At the Isle of Ely Primary School, all pupils have access to an inclusive music curriculum which aims to engage our whole community and promote a love of learning. They are exposed to a wide variety of musical and cultural traditions to promote the development of pupils’ spiritual, moral, social and cultural development. We explicitly teach pupils the key areas of music: dynamics, rhythm, melody, pitch and tempo. This helps them to think critically about what they are listening to and develop their evaluation skills – explaining their opinions clearly and concisely. Through performing on vocals, percussion and tuned instruments, pupils develop their self-confidence and creativity, using the key skills they have identified in the work of others to inspire their own work. In lessons, pupils are introduced to the key vocabulary needed to discuss music and listen carefully and considerately to the views of others. Through learning an instrument, they will develop the resilience needed to keep going when introduced to a challenging new concept. Our aim for all pupils is that they can discuss their opinions around music, listen to the opinions of others and show their unique talents through performance and composition.


The implementation of the music curriculum is sequential, building on the prior skills and knowledge of pupils systematically to develop a long-term change in memory.

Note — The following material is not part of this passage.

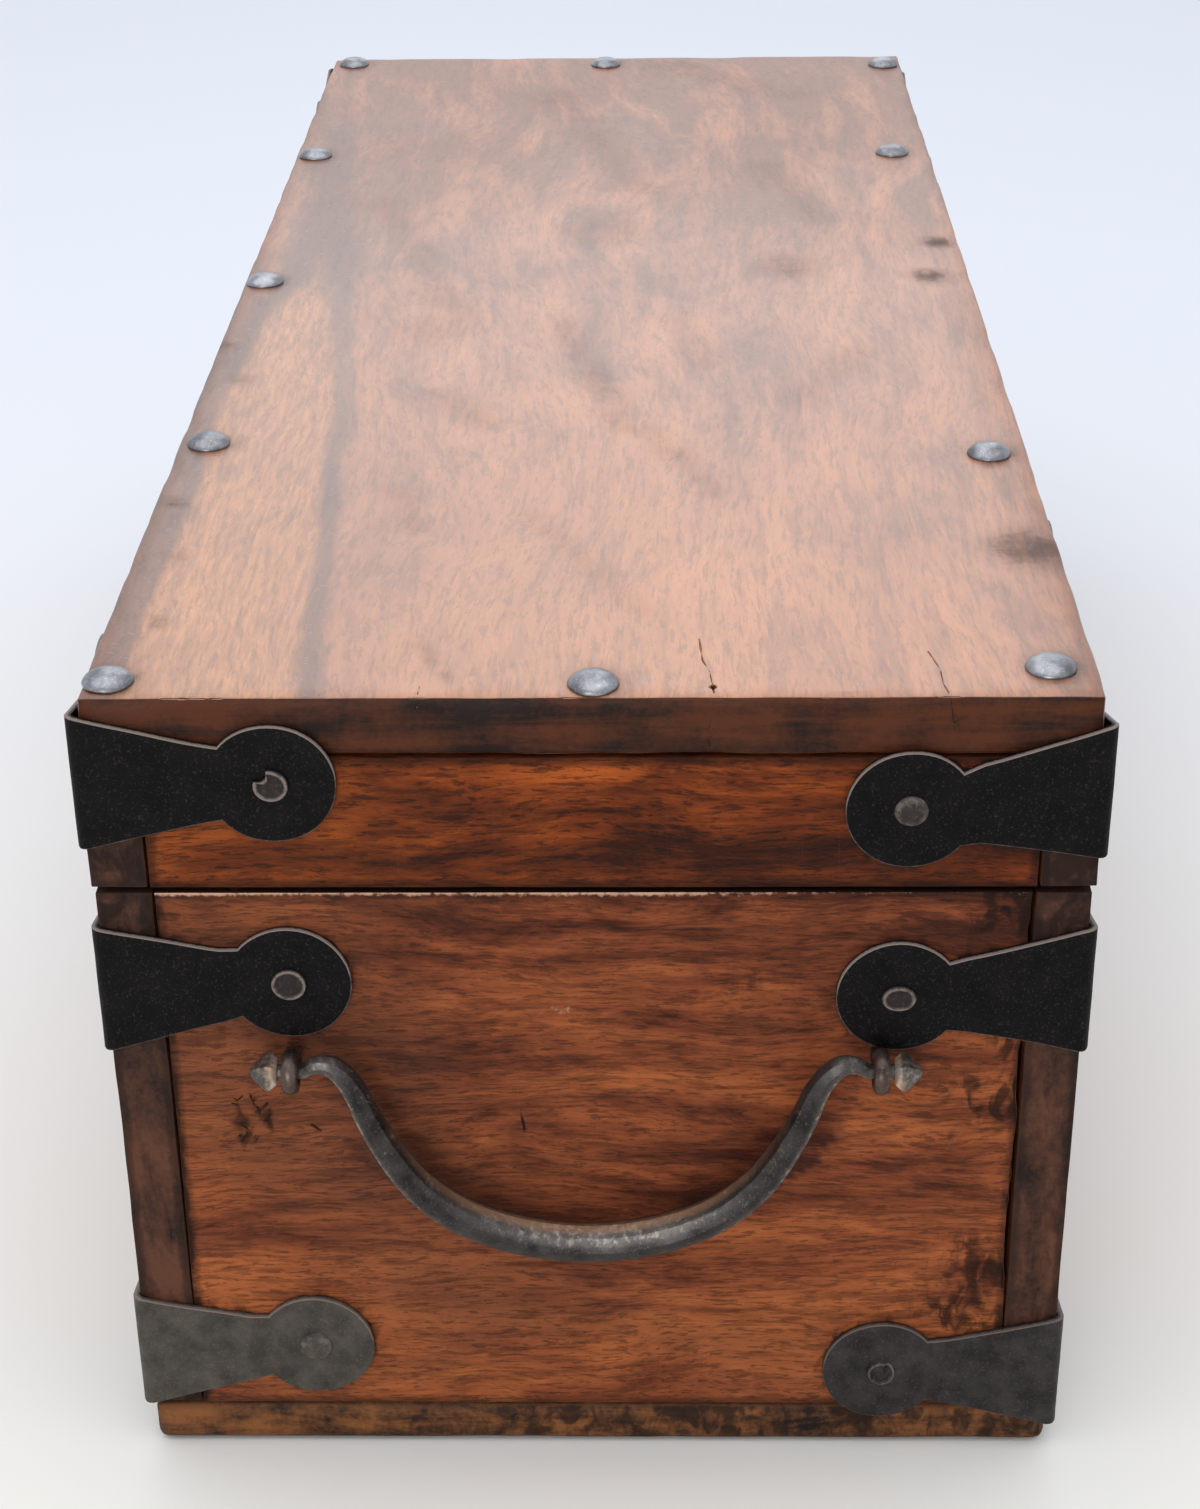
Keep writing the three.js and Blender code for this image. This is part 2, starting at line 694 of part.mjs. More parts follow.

Early Years Foundation Stage

In the Early Years, pupils are introduced to music, rhyme and song through familiar works including nursery rhyme and song. They sing together, including with actions, developing a love of music and a basic understanding of beat and melody.

Key Stage One

During this key stage, children are introduced to all the key elements of music. They begin to study important works in the musical canon, with a focus on storytelling and expression through music. They use Kapow to recognise and respond to steady beats, sing and repeat simple melodies and to begin to play simple rhythms on instruments such as glockenspiel and percussion. Alongside this, they listen to a wide variety of classical and folk music and sing in groups and individually. Their self-expression is promoted through Kapow’s library of songs, and the opportunity for simple improvisation.

Key Stage Two

As children progress through the school, they have the opportunity to take group instrument lessons, with recorders being taught in Years 3 and 4, and violins being taught in Years 5 and 6. Alongside learning how to play instruments, pupils work on reading and writing music notation on a standard stave. This allows them to better discuss and understand the complexities of the music they are listening to – especially in pitch, tempo and dynamics. Over their time in Key Stage Two, the children come to understand the wide variety of reasons music has been composed, including the spiritual and religious elements of music. They are introduced to music from different cultures and traditions to better discuss the similarities and differences of known works. Curricular music is supported through materials within the Kapow scheme of work to better their understanding of the key elements of music and to question how music makes them feel and why.


Across their time at the Isle of Ely, learners are introduced to a wide variety of musical styles and opportunities for innovation and creativity. They have time for self-reflection to consider their areas of strength and areas to improve. The integral nature of music and the learner creates an enormously rich palette from which a child may access fundamental abilities such as: achievement, self-confidence, interaction with and awareness of others and self-reflection.

Key Performance Indicators and quizzes are used to track the knowledge and development of our pupil’s musical ability. Video evidence is uploaded to our e-portfolio to track conversation and evidence the levels attained by our leaners. These key assessment points will be reviewed across this academic year as the school moves towards the teaching and study of key instruments, as well as pupil knowledge of notation.